I've been thinking, too, about how Lacan apprenticed himself to Freud, and seemed to find his genius not by a process of deduction but by this sense of entering his own mirror stage with Freud, after the infancy of being immersed in Freud's work, not leaving his sense of questioning behind but examining its continuities, its harmonies, and, finally, finding the place where the study of the mind and the study of the signifier met, both of them aligned in his thinking so that the imperative to start to speak to his community began, powerfully enough that his force and passion drew crowds to whom his reasoning came home. In this passing on of language, not solely for its logic but also for the beauty of its construction, he was carrying out the role of the poet that Plato describes in Ion, demonstrating it himself, first and foremost, by being a conduit for the ideas of Socrates.
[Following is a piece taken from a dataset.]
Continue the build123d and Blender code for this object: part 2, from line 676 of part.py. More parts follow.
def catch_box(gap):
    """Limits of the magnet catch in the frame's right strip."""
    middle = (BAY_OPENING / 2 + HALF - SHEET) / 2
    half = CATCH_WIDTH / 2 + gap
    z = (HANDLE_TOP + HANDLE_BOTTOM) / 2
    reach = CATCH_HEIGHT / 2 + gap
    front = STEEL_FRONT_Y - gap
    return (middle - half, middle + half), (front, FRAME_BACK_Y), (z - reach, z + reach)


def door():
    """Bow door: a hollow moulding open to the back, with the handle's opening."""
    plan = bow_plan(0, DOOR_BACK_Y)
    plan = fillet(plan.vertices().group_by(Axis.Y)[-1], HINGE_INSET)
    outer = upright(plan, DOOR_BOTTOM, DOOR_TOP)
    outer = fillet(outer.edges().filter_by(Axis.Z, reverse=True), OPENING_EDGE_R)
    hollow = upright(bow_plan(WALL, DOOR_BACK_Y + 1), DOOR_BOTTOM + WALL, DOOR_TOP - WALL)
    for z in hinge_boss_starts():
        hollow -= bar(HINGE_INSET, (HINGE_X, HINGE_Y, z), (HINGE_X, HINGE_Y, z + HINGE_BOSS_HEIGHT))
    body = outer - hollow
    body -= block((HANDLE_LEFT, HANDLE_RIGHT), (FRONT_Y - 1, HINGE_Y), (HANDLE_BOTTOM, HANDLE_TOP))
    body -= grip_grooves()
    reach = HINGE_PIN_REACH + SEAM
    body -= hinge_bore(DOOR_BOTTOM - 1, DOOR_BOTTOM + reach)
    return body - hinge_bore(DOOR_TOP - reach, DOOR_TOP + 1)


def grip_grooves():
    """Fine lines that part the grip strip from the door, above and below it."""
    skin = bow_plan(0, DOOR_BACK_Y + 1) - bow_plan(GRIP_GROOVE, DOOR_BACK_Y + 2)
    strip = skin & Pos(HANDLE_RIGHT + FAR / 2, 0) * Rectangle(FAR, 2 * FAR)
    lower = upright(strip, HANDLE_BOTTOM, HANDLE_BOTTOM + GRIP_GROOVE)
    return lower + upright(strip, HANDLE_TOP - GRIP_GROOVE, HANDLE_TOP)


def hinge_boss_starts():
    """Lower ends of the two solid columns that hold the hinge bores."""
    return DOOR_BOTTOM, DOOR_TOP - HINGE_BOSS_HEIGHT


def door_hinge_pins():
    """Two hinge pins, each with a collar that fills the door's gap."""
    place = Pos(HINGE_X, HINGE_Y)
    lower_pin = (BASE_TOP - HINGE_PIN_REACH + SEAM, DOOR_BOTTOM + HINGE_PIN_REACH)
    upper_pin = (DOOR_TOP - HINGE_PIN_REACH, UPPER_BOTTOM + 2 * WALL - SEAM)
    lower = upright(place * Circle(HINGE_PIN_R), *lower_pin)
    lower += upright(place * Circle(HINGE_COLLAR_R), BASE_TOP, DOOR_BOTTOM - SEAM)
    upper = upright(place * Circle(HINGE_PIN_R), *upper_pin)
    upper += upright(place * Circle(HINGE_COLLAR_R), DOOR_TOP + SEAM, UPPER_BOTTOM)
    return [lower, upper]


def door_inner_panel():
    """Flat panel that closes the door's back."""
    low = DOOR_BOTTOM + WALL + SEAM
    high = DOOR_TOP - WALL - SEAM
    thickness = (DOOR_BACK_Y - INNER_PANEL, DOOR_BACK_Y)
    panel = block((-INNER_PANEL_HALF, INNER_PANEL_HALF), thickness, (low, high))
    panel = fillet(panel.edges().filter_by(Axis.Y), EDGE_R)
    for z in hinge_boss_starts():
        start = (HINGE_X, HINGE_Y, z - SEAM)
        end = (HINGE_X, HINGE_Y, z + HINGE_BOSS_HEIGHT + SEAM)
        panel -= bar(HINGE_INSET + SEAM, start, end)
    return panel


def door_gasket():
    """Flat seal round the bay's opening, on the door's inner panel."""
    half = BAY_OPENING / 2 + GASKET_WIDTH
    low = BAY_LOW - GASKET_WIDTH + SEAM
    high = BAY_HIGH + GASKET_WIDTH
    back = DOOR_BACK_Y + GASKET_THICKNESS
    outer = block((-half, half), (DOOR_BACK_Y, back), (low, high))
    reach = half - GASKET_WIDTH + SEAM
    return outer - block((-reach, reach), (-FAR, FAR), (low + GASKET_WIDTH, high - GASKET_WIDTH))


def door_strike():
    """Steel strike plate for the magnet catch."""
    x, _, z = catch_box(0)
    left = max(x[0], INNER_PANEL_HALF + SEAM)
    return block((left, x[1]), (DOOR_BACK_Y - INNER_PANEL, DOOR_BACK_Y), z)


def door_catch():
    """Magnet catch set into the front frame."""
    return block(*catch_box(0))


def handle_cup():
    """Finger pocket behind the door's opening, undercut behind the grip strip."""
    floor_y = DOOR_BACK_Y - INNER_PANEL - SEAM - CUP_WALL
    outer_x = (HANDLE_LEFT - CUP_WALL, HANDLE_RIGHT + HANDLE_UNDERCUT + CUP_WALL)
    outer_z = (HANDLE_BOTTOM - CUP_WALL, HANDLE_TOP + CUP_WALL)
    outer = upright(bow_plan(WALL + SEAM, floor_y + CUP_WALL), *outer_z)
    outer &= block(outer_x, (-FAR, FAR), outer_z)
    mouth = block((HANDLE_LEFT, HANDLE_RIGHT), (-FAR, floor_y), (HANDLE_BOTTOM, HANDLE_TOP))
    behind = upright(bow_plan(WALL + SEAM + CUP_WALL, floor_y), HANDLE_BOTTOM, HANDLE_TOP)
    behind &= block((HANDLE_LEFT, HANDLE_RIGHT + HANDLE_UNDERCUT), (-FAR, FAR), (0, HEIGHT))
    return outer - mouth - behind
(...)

The girl staring into the window, making a sound, was making poetry, and we can see her not being stumped by the question of who the girl is in the window, but seeing her own face superimposed on the colors and shapes in the store, the people moving there, at the point when the mirror turned into glass.

Saturday, August 16, 2008

Is Poetry Matter?

There's almost nothing that I don't know about quantum physics, except that it involves all of these things that I normally consider mindboggling made even moreso, to that point just a twist short of mysticism where they don't be, but mean. But that idea that matter might be a substance all its own, in which all other substances can be found, feels like an analogue of the one that poetry is this one, distinct thing, and different subtypes and traits can be found in it.
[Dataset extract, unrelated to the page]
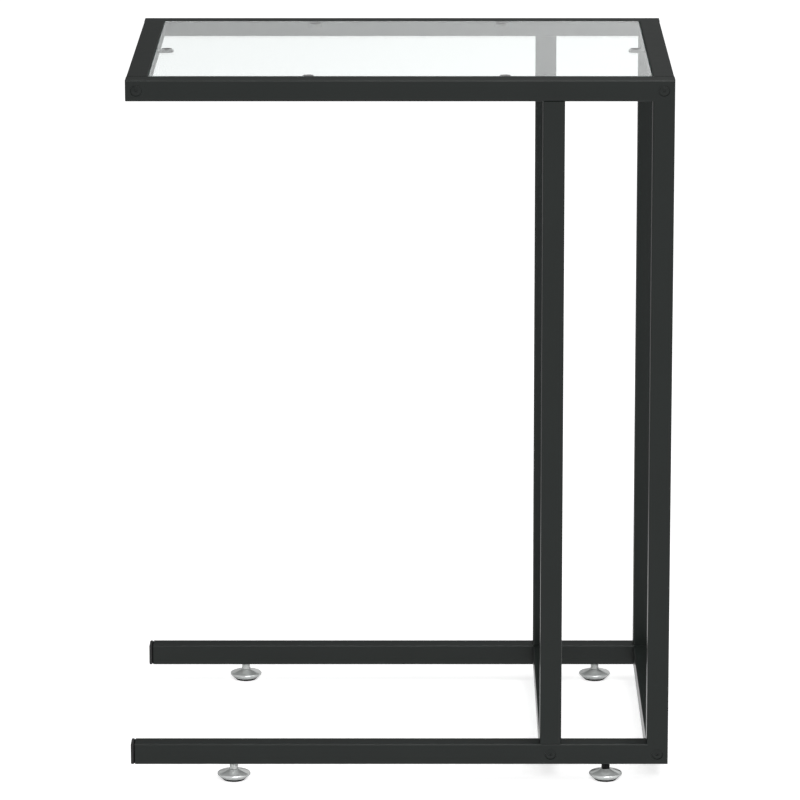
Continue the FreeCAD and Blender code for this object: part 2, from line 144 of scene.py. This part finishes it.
class Wiring:
    """The nodes of the world or of a material, with small helpers that add and join them."""

    def __init__(self, tree):
        self.nodes = tree.nodes
        self.links = tree.links

    def fill(self, socket, value):
        """Sets a socket to a number or a colour, or links it to another node's output."""
        if isinstance(value, bpy.types.NodeSocket):
            self.links.new(value, socket)
        else:
            socket.default_value = value

    def axes(self, vector):
        """The X, Y and Z of a vector."""
        node = self.nodes.new("ShaderNodeSeparateXYZ")
        self.links.new(vector, node.inputs["Vector"])
        return node.outputs

    def spread(self, value, at_start, at_end, ends=NOISE_ENDS):
        """A value that goes from one number to another while the given one goes between the ends."""
        node = self.nodes.new("ShaderNodeMapRange")
        node.inputs["From Min"].default_value = ends[0]
        node.inputs["From Max"].default_value = ends[1]
        node.inputs["To Min"].default_value = at_start
        node.inputs["To Max"].default_value = at_end
        self.links.new(value, node.inputs["Value"])
        return node.outputs["Result"]

    def calculated(self, operation, first, second):
        """The result of one operation on two values."""
        node = self.nodes.new("ShaderNodeMath")
        node.operation = operation
        self.fill(node.inputs[0], first)
        self.fill(node.inputs[1], second)
        return node.outputs["Value"]

    def larger(self, first, second):
        """The larger of two values."""
        return self.calculated("MAXIMUM", first, second)

    def product(self, first, second):
        """One value times another."""
        return self.calculated("MULTIPLY", first, second)

    def mixed_value(self, share, first, second):
        """The first value where the share is 0 and the second where it is 1."""
        node = self.nodes.new("ShaderNodeMix")
        self.links.new(share, node.inputs["Factor"])
        self.links.new(first, node.inputs["A"])
        self.links.new(second, node.inputs["B"])
        return node.outputs["Result"]

    def mixed_shader(self, share, first, second):
        """The first shader where the share is 0 and the second where it is 1."""
        node = self.nodes.new("ShaderNodeMixShader")
        self.links.new(share, node.inputs[0])
        self.links.new(first, node.inputs[1])
        self.links.new(second, node.inputs[2])
        return node.outputs["Shader"]

    def added_shader(self, first, second):
        """Two shaders at once."""
        node = self.nodes.new("ShaderNodeAddShader")
        self.links.new(first, node.inputs[0])
        self.links.new(second, node.inputs[1])
        return node.outputs["Shader"]

    def emission(self, strength):
        """A white glow."""
        node = self.nodes.new("ShaderNodeEmission")
        self.links.new(strength, node.inputs["Strength"])
        return node.outputs["Emission"]

    def background(self, strength):
        """A white background."""
        node = self.nodes.new("ShaderNodeBackground")
        node.inputs["Color"].default_value = WHITE
        self.fill(node.inputs["Strength"], strength)
        return node.outputs["Background"]


class Material(Wiring):
    """A node material with one Principled shader, and small helpers to feed it."""

    def __init__(self, name, **settings):
        self.material = bpy.data.materials.new(name)
        self.material.use_nodes = True
        super().__init__(self.material.node_tree)
        self.shader = self.nodes["Principled BSDF"]
        self.output = self.nodes["Material Output"]
        self.place = self.nodes.new("ShaderNodeTexCoord").outputs["Object"]
        for socket, value in settings.items():
            self.feed(socket.replace("_", " "), value)

    def feed(self, socket, value):
        """Gives one of the shader's sockets a number, a colour or another node's output."""
        self.fill(self.shader.inputs[socket], value)

    def noise(self, scale, detail=3.0):
        """A noise pattern, with its scale per metre."""
        node = self.nodes.new("ShaderNodeTexNoise")
        node.inputs["Scale"].default_value = scale
        node.inputs["Detail"].default_value = detail
        self.links.new(self.place, node.inputs["Vector"])
        return node.outputs["Fac"]

    def rings(self, centre, scale, distortion, detail):
        """A pattern of upright rings about a centre, with its scale per metre."""
        moved = self.nodes.new("ShaderNodeMapping")
        moved.vector_type = "TEXTURE"
        moved.inputs["Location"].default_value = (centre.x, centre.y, 0.0)
        self.links.new(self.place, moved.inputs["Vector"])
        node = self.nodes.new("ShaderNodeTexWave")
        node.wave_type = "RINGS"
        node.rings_direction = "Z"
        node.inputs["Scale"].default_value = scale
        node.inputs["Distortion"].default_value = distortion
        node.inputs["Detail"].default_value = detail
        self.links.new(moved.outputs["Vector"], node.inputs["Vector"])
        return node.outputs["Fac"]

    def openness(self, reach):
        """A value that is 1 where the surface lies open and lower in a groove or a corner."""
        node = self.nodes.new("ShaderNodeAmbientOcclusion")
        node.inputs["Distance"].default_value = reach
        return node.outputs["AO"]

    def blend(self, value, dark, light, ends=NOISE_ENDS):
        """A colour that goes from a dark to a light one while the value goes between the ends."""
        node = self.nodes.new("ShaderNodeValToRGB")
        for stop, end, colour in zip(node.color_ramp.elements, ends, (dark, light)):
            stop.position = end
            stop.color = shader_colour(colour)
        self.links.new(value, node.inputs["Fac"])
        return node.outputs["Color"]

    def bump(self, pattern, height, strength, below=None):
        """A normal that makes bumps of a pattern, on top of another such normal if one is given."""
        node = self.nodes.new("ShaderNodeBump")
        node.inputs["Distance"].default_value = height
        node.inputs["Strength"].default_value = strength
        self.links.new(pattern, node.inputs["Height"])
        if below:
            self.links.new(below, node.inputs["Normal"])
        return node.outputs["Normal"]


def powder_coat(name):
    """Black powder coat, faintly clouded, with a soft orange peel and a fine grain on it."""
    coat = Material(name, Specular_IOR_Level=0.3)
    clouds = coat.noise(scale=9.0, detail=4.0)
    coat.feed("Base Color", coat.blend(clouds, dark=(18, 24, 22), light=(21, 27, 25)))
    coat.feed("Roughness", coat.spread(coat.noise(scale=60.0), at_start=0.29, at_end=0.33))
    peel = coat.bump(coat.noise(scale=520.0, detail=2.0), COAT_PEEL_HEIGHT, strength=0.15)
    grain = coat.noise(scale=2600.0, detail=2.0)
    coat.feed("Normal", coat.bump(grain, COAT_GRAIN_HEIGHT, strength=0.15, below=peel))
    return coat


def float_glass(name):
    """Clear glass with polished faces, top and bottom, and ground edges."""
    glass = Material(name, Base_Color=WHITE, IOR=GLASS_IOR, Transmission_Weight=1.0)
    upright = glass.axes(glass.nodes.new("ShaderNodeNewGeometry").outputs["Normal"])["Z"]
    squared = glass.product(upright, upright)
    glass.feed("Roughness", glass.spread(squared, GROUND_EDGE_ROUGHNESS, 0.0, ends=GROUND_EDGE_ENDS))
    absorb = glass.nodes.new("ShaderNodeVolumeAbsorption")
    absorb.inputs["Color"].default_value = GLASS_TINT
    absorb.inputs["Density"].default_value = GLASS_TINT_DENSITY
    glass.links.new(absorb.outputs["Volume"], glass.output.inputs["Volume"])
    return glass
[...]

What's remarkable about the second one to me isn't just that people think it, but that people have been thinking it at least as far back as Gorgias of Leontini, who calls poetry "speech with meter" while, maybe, doing what a quantum physicist does when he says something like, "I found a muon"--implying lots of unsignifiable dimensions and systems of order too chorded to the soul, or its verbal equivalent, to be set down as this one thing. But poetry is, for him, and roughly a zillion who come after him, even though it doesn't keep stable traits, aside from verbality, maybe being verbal art, like Jakobson says, but its linearity and functionality are championed too much for that to be it, either. The main thing that can be said to remain, maybe, is the term, the signifier bobbing there and trailing its shunt roots. Maybe.

Maybe it would be better to say, "Is matter poetry?" But asking whether poetry is matter brings not only lots of late 80's connotations and still-present questions about poetry's future, but the one that I'm going to call quantum to seal my ignorance of the meaning of quantum: the word poetry, uprooted from stable meaning, becomes a sort of material thing all its own, and confers that autonomy on what is then known by its name. If this thing is poetry, it becomes elusively knowable as such. If this thing is not, it may be far more easily defined, or its ineffabilities are too subtle, yet. It reflects a more fundamental approach than the one of negative capability, or postmodern skepticism, in which the text itself is a thing, a substance, maybe virtual, apart from its meaning and the various kinds of fiercenesses its deconstruction may lay bare.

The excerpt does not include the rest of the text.